Good question. There are a few connections. One is Yarvin himself. His company, Urbit, is a peer-to-peer network made up of personal servers that aims to let users genuinely own their own digital identities. “In Urbit, network identities are cryptographic property, like Bitcoin,” says the Urbit website. “If Bitcoin is money and Ethereum is law, Urbit is land.”

Last September, Yarvin and colleague Galen Wolfe-Pauly announced in a blog post that Urbit would be moving over to the Ethereum blockchain. The announcement made sure to note, however, that though Urbit doesn’t endorse any particular blockchain, “Bitcoin is the strongest chain.”

The Southern Poverty Law Center describes the VDARE site as “a place where relatively intellectually inclined leaders of the anti-immigrant movement share their opinions.”

It’s interesting that Yarvin refers to Urbit as “land,” considering his feudal aspirations. Everyone being able to own their own digital land seems at odds with Yarvin’s belief that only the worthy, high IQ CEO-kings should rule.
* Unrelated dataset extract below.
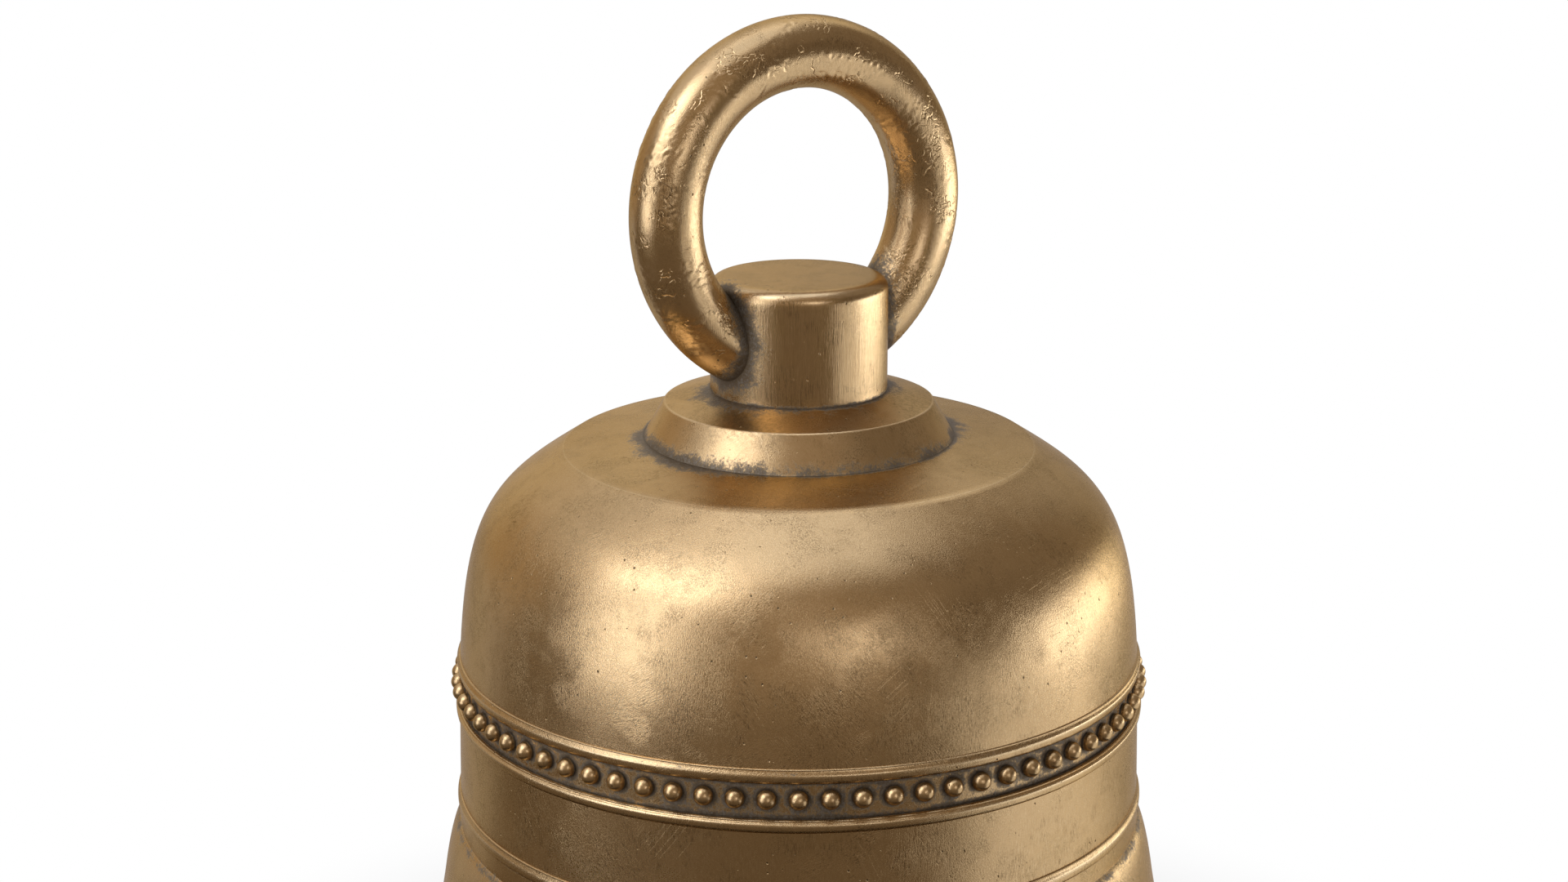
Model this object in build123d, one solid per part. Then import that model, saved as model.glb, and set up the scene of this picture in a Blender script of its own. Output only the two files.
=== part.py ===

On the contrary, Urbit is described on its website consistently as a “republic,” where “property rights are contingent and accidental, not moral or meritorious.”

Then there’s the aforementioned overlap between the Dark Enlightenment and the white supremacist, anti-immigration groups, like the VDARE Foundation. The Southern Poverty Law Center describes the VDARE site as “a place where relatively intellectually inclined leaders of the anti-immigrant movement share their opinions.” One of its biggest contributors is Peter Brimelow. Both he and Land have been connected to the LD50 art gallery in London, which has provided a platform for neo-reactionaries and neo-Nazis. The Shut Down LD50 Tumblr specifically points to Land promoting “racism, in its eugenic, ethnonationalist, and cultural varieties.” Brimelow/VDARE’s bitcoin wallet receives donations rather frequently.

Land and Yarvin, being digitally inclined, both had thoughts on bitcoin during its early days. Yarvin believed its price could “fall to zero and remain there” in 2013, the same year he wrote that in a blog post. In discussing Yarvin’s post on his blog, Land eventually writes, “Bitcoin is God Nyarlathotep.”

Nyarlathotep is a dark, chaotic deity in Lovecraft’s fictional universe that walks among humans, usually disguised as one.

Please don’t ask what this says about bitcoin.